__Short exercise__
Quote exactly the lines between the line containing "mouth is tapered." and the line containing "record = json.load(file)", counting those two lines as part of the range. Leave the rest out.

__Material__

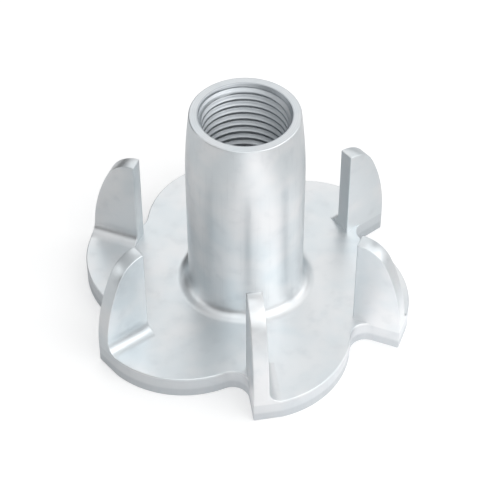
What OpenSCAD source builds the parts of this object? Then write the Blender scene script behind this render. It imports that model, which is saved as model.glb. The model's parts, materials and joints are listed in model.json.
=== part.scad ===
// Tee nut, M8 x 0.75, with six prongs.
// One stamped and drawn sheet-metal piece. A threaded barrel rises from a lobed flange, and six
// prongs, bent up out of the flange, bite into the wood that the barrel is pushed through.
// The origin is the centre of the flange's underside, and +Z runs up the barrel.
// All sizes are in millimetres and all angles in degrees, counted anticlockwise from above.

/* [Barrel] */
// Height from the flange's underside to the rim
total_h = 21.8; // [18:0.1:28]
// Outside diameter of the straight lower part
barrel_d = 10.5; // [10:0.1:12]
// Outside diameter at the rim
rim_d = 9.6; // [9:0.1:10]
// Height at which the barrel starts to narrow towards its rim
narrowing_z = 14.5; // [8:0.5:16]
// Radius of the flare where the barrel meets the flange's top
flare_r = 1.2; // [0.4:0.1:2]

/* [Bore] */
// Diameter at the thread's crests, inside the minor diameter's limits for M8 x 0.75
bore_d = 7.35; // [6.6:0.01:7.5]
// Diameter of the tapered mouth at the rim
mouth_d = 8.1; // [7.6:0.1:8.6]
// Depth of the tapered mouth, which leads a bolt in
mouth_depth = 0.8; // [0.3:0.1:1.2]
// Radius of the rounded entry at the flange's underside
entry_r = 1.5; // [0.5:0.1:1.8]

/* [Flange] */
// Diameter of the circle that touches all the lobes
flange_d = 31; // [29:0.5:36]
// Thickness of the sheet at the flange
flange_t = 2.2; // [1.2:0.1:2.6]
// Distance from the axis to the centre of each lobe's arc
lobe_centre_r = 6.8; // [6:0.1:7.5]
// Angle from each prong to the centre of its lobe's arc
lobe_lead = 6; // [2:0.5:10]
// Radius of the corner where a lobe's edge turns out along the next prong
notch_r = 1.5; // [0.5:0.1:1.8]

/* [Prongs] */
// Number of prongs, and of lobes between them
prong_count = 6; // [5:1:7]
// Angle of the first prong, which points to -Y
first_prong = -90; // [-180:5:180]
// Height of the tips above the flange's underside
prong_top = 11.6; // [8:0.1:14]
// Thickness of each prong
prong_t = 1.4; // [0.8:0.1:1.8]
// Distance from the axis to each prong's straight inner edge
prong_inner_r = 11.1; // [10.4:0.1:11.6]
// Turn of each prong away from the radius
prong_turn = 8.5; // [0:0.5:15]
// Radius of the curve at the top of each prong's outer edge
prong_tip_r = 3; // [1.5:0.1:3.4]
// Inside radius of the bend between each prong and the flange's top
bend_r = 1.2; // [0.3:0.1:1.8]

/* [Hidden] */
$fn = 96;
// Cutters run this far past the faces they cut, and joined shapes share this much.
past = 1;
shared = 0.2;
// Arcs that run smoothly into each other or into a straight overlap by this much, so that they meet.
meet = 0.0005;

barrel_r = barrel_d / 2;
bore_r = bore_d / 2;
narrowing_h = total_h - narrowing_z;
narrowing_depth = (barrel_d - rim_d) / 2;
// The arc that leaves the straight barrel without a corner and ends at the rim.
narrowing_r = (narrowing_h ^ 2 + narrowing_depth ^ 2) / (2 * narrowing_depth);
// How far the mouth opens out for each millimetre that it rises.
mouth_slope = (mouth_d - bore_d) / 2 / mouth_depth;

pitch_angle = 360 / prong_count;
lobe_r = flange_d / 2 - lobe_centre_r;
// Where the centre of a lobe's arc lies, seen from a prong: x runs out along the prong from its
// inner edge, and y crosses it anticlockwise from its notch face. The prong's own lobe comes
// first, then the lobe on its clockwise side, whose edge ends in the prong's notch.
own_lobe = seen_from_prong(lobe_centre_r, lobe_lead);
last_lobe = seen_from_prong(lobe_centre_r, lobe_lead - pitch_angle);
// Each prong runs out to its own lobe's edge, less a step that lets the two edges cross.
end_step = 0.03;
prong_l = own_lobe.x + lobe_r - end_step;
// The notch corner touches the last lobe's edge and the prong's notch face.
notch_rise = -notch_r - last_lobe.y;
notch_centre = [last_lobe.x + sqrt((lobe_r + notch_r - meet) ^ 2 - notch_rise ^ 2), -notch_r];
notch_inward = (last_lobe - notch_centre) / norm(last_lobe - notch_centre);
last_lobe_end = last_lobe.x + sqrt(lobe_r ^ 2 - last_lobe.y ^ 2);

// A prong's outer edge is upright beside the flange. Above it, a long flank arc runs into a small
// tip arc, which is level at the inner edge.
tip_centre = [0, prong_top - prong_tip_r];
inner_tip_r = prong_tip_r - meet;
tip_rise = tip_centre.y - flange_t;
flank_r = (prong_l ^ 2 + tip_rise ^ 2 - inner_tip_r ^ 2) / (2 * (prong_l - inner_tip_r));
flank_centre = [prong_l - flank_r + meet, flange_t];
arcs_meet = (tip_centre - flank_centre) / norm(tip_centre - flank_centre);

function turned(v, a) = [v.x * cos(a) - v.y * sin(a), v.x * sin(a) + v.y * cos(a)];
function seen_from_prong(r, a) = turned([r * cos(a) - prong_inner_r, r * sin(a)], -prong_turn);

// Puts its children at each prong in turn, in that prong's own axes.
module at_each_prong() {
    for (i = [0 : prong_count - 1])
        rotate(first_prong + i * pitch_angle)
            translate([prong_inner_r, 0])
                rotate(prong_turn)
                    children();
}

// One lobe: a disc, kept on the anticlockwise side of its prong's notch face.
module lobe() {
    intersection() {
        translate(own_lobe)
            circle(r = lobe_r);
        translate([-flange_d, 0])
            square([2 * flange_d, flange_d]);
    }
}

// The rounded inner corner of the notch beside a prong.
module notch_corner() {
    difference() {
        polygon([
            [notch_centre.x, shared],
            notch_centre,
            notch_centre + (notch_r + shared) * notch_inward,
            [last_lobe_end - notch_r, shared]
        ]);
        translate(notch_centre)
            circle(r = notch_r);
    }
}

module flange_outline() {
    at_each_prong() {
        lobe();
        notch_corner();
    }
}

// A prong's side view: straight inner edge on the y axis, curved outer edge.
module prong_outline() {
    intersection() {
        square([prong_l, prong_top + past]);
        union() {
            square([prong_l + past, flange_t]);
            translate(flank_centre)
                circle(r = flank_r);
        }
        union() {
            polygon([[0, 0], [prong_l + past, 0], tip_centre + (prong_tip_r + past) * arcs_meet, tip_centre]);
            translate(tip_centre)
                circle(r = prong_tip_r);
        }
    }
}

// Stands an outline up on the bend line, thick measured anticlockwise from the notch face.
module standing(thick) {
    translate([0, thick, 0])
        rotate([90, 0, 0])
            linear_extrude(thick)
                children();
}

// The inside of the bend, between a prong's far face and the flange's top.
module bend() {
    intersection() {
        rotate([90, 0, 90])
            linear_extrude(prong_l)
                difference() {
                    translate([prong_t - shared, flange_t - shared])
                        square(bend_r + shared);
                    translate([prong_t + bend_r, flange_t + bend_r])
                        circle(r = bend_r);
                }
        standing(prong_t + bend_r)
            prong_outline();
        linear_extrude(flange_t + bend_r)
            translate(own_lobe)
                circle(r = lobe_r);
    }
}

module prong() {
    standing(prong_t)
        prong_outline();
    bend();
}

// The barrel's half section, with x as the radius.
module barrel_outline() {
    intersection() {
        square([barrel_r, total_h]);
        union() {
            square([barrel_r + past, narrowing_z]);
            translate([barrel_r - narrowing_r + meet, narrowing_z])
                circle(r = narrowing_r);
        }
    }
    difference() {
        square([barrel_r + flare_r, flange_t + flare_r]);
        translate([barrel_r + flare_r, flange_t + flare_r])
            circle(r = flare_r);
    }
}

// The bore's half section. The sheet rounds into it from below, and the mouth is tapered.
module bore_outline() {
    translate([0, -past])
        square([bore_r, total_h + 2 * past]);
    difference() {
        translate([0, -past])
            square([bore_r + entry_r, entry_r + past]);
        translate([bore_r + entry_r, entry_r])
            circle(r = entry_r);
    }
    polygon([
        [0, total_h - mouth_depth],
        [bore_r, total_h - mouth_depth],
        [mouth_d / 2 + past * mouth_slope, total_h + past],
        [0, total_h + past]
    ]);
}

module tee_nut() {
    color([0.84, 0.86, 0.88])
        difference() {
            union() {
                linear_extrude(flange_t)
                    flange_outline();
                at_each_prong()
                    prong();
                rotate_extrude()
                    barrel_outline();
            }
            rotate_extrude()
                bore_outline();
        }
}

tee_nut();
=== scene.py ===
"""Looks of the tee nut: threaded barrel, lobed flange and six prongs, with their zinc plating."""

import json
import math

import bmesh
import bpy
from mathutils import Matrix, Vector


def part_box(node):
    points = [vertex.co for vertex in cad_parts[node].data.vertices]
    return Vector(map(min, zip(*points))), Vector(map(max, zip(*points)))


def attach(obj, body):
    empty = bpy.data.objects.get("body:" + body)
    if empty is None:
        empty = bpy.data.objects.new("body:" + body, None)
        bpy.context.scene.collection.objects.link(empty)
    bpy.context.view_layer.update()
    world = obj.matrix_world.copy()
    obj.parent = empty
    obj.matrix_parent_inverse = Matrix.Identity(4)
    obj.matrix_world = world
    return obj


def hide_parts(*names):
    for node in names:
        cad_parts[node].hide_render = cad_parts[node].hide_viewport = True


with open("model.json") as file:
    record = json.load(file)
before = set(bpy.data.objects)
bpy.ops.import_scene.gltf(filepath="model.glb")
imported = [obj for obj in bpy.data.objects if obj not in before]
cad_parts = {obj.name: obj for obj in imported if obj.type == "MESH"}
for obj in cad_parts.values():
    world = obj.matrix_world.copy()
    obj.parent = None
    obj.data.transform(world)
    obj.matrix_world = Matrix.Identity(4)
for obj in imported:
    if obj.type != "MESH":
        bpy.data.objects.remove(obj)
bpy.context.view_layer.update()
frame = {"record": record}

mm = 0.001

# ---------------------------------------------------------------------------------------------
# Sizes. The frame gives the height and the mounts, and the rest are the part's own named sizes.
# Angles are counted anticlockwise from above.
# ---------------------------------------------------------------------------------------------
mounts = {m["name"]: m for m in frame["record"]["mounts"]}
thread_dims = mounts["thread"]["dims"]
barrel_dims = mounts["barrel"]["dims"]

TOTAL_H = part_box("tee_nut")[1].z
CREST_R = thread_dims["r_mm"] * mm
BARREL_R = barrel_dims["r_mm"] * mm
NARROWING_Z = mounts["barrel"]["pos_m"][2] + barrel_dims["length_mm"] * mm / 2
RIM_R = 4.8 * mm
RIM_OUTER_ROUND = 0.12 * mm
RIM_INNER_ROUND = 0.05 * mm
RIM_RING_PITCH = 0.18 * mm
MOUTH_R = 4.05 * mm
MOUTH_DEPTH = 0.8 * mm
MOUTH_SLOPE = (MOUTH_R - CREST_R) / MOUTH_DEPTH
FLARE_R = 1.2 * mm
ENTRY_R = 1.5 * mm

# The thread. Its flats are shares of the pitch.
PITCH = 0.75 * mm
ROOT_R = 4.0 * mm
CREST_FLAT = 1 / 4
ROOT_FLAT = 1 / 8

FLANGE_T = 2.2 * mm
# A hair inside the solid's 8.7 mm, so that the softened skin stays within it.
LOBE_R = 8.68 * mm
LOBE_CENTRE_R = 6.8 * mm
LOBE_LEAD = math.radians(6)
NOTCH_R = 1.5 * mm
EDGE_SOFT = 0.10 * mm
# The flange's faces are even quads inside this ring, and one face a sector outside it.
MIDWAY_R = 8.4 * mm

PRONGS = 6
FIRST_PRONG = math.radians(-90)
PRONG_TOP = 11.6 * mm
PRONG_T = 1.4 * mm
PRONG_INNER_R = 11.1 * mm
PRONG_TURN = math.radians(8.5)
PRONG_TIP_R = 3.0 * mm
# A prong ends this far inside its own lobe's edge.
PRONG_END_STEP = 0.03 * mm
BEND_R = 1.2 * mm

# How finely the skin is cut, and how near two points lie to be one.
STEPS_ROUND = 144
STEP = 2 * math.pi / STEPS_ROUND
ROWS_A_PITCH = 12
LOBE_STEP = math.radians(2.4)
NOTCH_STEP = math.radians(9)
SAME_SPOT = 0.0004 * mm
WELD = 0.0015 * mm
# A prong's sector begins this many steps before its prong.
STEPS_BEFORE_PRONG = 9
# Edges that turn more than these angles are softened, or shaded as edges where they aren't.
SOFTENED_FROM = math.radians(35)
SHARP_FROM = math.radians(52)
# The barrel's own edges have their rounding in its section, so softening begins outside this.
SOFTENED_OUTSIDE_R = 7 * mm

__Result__
// The bore's half section. The sheet rounds into it from below, and the mouth is tapered.
module bore_outline() {
    translate([0, -past])
        square([bore_r, total_h + 2 * past]);
    difference() {
        translate([0, -past])
            square([bore_r + entry_r, entry_r + past]);
        translate([bore_r + entry_r, entry_r])
            circle(r = entry_r);
    }
    polygon([
        [0, total_h - mouth_depth],
        [bore_r, total_h - mouth_depth],
        [mouth_d / 2 + past * mouth_slope, total_h + past],
        [0, total_h + past]
    ]);
}

module tee_nut() {
    color([0.84, 0.86, 0.88])
        difference() {
            union() {
                linear_extrude(flange_t)
                    flange_outline();
                at_each_prong()
                    prong();
                rotate_extrude()
                    barrel_outline();
            }
            rotate_extrude()
                bore_outline();
        }
}

tee_nut();
=== scene.py ===
"""Looks of the tee nut: threaded barrel, lobed flange and six prongs, with their zinc plating."""

import json
import math

import bmesh
import bpy
from mathutils import Matrix, Vector


def part_box(node):
    points = [vertex.co for vertex in cad_parts[node].data.vertices]
    return Vector(map(min, zip(*points))), Vector(map(max, zip(*points)))


def attach(obj, body):
    empty = bpy.data.objects.get("body:" + body)
    if empty is None:
        empty = bpy.data.objects.new("body:" + body, None)
        bpy.context.scene.collection.objects.link(empty)
    bpy.context.view_layer.update()
    world = obj.matrix_world.copy()
    obj.parent = empty
    obj.matrix_parent_inverse = Matrix.Identity(4)
    obj.matrix_world = world
    return obj


def hide_parts(*names):
    for node in names:
        cad_parts[node].hide_render = cad_parts[node].hide_viewport = True


with open("model.json") as file:
    record = json.load(file)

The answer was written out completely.